DIRECTION:
Check every line of the entries below for the word "origin", and copy the ones that have it.

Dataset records
.....

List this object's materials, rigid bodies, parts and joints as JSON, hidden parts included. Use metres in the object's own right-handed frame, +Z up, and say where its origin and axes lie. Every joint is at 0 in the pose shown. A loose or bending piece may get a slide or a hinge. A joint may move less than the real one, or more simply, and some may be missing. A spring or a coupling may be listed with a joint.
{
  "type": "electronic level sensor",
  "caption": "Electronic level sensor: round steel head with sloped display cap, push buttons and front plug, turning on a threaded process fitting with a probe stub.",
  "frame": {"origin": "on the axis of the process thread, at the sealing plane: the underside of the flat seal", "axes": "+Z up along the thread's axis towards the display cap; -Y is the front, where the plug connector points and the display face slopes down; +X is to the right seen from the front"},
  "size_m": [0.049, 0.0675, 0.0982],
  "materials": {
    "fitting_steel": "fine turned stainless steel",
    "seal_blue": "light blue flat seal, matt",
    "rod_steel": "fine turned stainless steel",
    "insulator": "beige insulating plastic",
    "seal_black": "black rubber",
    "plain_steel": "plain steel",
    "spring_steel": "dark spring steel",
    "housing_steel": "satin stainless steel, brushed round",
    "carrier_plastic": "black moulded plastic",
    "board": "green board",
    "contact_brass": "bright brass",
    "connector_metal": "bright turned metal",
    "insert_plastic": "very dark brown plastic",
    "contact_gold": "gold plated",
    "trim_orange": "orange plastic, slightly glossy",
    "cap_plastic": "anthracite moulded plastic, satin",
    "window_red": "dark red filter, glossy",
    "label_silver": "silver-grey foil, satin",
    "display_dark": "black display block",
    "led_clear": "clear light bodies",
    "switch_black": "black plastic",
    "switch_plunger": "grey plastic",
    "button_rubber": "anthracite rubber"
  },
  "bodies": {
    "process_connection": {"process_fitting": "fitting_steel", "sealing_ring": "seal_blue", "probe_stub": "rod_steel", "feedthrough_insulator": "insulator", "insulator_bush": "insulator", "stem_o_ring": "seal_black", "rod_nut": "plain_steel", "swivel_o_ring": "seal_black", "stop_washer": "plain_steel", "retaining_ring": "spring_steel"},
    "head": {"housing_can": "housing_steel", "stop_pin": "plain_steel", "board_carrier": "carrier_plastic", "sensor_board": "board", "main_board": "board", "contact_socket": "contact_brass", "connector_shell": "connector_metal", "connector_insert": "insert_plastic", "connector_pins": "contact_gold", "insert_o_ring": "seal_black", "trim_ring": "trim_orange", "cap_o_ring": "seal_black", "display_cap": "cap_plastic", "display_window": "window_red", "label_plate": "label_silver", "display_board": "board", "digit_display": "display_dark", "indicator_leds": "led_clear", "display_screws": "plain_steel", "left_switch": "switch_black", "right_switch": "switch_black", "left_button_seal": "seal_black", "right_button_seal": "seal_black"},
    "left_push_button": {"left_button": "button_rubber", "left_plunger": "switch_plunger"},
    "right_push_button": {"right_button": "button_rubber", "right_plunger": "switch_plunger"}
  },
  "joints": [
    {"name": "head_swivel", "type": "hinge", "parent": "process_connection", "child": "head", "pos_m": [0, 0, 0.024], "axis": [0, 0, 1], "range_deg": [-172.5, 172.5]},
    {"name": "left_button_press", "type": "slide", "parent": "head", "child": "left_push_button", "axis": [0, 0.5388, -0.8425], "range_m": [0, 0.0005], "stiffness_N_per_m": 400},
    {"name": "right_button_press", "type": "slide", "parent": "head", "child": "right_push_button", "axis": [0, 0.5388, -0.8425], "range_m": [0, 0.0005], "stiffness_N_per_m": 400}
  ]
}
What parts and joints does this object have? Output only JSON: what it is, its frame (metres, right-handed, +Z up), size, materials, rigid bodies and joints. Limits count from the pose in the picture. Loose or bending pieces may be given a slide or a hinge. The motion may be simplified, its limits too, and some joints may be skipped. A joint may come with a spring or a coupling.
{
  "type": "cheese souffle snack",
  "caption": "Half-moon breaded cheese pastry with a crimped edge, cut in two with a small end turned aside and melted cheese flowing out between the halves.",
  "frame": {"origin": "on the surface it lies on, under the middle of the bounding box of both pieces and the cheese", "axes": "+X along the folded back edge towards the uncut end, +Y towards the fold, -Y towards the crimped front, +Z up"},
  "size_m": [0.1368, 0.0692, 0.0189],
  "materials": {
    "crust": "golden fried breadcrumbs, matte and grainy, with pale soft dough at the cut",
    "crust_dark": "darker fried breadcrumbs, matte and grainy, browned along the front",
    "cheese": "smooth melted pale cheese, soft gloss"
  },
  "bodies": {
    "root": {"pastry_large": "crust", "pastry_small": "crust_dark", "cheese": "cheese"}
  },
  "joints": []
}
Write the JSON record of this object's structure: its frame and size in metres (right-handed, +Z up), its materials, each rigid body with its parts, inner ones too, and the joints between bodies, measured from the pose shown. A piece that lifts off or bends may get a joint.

.....

OUTPUT BELOW:
List this object's materials, rigid bodies, parts and joints as JSON, hidden parts included. Use metres in the object's own right-handed frame, +Z up, and say where its origin and axes lie. Every joint is at 0 in the pose shown. A loose or bending piece may get a slide or a hinge. A joint may move less than the real one, or more simply, and some may be missing. A spring or a coupling may be listed with a joint.
  "frame": {"origin": "on the axis of the process thread, at the sealing plane: the underside of the flat seal", "axes": "+Z up along the thread's axis towards the display cap; -Y is the front, where the plug connector points and the display face slopes down; +X is to the right seen from the front"},
  "frame": {"origin": "on the surface it lies on, under the middle of the bounding box of both pieces and the cheese", "axes": "+X along the folded back edge towards the uncut end, +Y towards the fold, -Y towards the crimped front, +Z up"},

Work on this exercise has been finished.